Russell Crowe is Australian. Unless he screws up then he’s from New Zealand.
It’s pretty much illegal to not grab a fundraiser snag if you head to Bunnings on the weekend.
Election sausages are compulsory along with the voting
When telling a story, “the other day” could be anywhere from yesterday to about 5 years ago.
You bring a slab not a 6pack
If you see a yellow car you say spotto and give the nearest person a punch.
When someone says “thank you” the standard response should be either “no worries” or “too easy”. Only in formal situations is “you’re welcome” appropriate.
Australia is pronounced with 1.5 syllables, no more.
We don’t tip, we pay service staff award wages and o/t, at least that's how it was
Edit, we don't have to tip, but any shrapnel at the bar can go into the glass with cordial
If you get a cab on your own, you get in the front seat, not the back.
When someone shouts: Aussie Aussie Aussie, you must reply with Oi Oi Oi
“Bastard” is a term of affection. “A bit of a bastard” is the gravest insult known to exist.
In Sydney I was always taught that the left side of the escalator is for standing, and the right is for walking.
Correct usage of The Castle references:
If someone is talking about something they saw for sale, the correct response is "What's he askin’ for it?"
If someone buys you something, the correct response is "That’s goin’ straight to the pool room."
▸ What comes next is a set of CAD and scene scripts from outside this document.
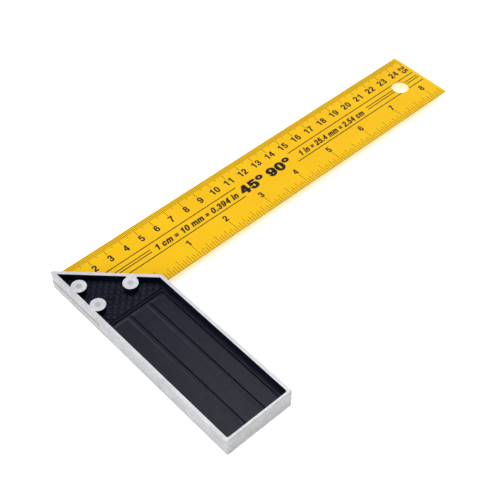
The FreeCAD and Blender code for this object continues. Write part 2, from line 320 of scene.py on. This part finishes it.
def finishPiece(bm, name):
    bmesh.ops.remove_doubles(bm, verts=bm.verts, dist=1e-7)
    bmesh.ops.recalc_face_normals(bm, faces=bm.faces)
    mesh = bpy.data.meshes.new(name)
    bm.to_mesh(mesh)
    bm.free()
    mesh.materials.append(inkFinish)
    piece = bpy.data.objects.new(name, mesh)
    scene.collection.objects.link(piece)
    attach(piece, "root")
    return piece


def clearOfStock(bm):
    cutAway(bm, Vector((ink["mitreSum"], 0, 0)), Vector((-1, -1, 0)).normalized())


# centimetre scale along the outer edge, from the stock's outer face

mmScale = {
    "first": 2,
    "last": 250,
    "pitch": 1 * mm,
    "width": 0.23 * mm,
    "short": 3.6 * mm,
    "half": 4.9 * mm,
    "long": 7.1 * mm,
    "edgeGap": 0.05 * mm,
}


def buildMmTicks():
    bm = bmesh.new()
    for count in range(mmScale["first"], mmScale["last"] + 1):
        kind = "long" if count % 10 == 0 else "half" if count % 5 == 0 else "short"
        length = mmScale[kind]
        x, edge = onBlade(count * mmScale["pitch"], mmScale["edgeGap"])
        half = mmScale["width"] / 2
        addBar(bm, x - half, x + half, edge - length, edge)
    clearOfStock(bm)
    return finishPiece(bm, "mm_ticks")


buildMmTicks()
print("millimetre ticks made")


# inch scale along the inner edge, from the stock's inner face

inchScale = {
    "inch": 25.4 * mm,
    "parts": 16,
    "last": 8.25,
    "start": 0.2 * mm,
    "width": 0.21 * mm,
    "lengths": {16: 8.5 * mm, 8: 6.2 * mm, 4: 5.2 * mm, 2: 4.1 * mm, 1: 3.1 * mm},
    "edgeGap": 0.05 * mm,
}


def buildInchTicks():
    bm = bmesh.new()
    for count in range(0, int(inchScale["last"] * inchScale["parts"]) + 1):
        step = max(part for part in inchScale["lengths"] if count % part == 0)
        x = stockHigh.x + inchScale["start"] + count * inchScale["inch"] / inchScale["parts"]
        half = inchScale["width"] / 2
        low = bladeLow.y + inchScale["edgeGap"]
        addBar(bm, x - half, x + half, low, low + inchScale["lengths"][step])
    return finishPiece(bm, "inch_ticks")


buildInchTicks()
print("inch ticks made")


# lines along the middle of the blade, broken round the hang hole

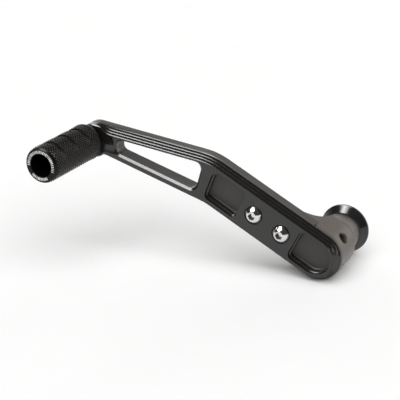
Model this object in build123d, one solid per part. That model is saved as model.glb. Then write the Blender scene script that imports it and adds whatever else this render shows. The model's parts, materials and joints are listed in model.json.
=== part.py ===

Always accompany the person cooking the BBQ. Never leave him alone or without a beer!
Always downplay everything.
heatwave? she's a bit warm today eh?
flooding? little bit damp ain't it?
sick as a dog? i'm a bit crook mate
Anybody whose name you don't know or remember is “old mate”.
Fairy bread must be made on plain white bread.
You must clean the BBQ with beer before throwing the goods on
You must know what ‘99.94’ refers to.
Flash your high beam to warn other drivers that there is a mobile speed camera ahead.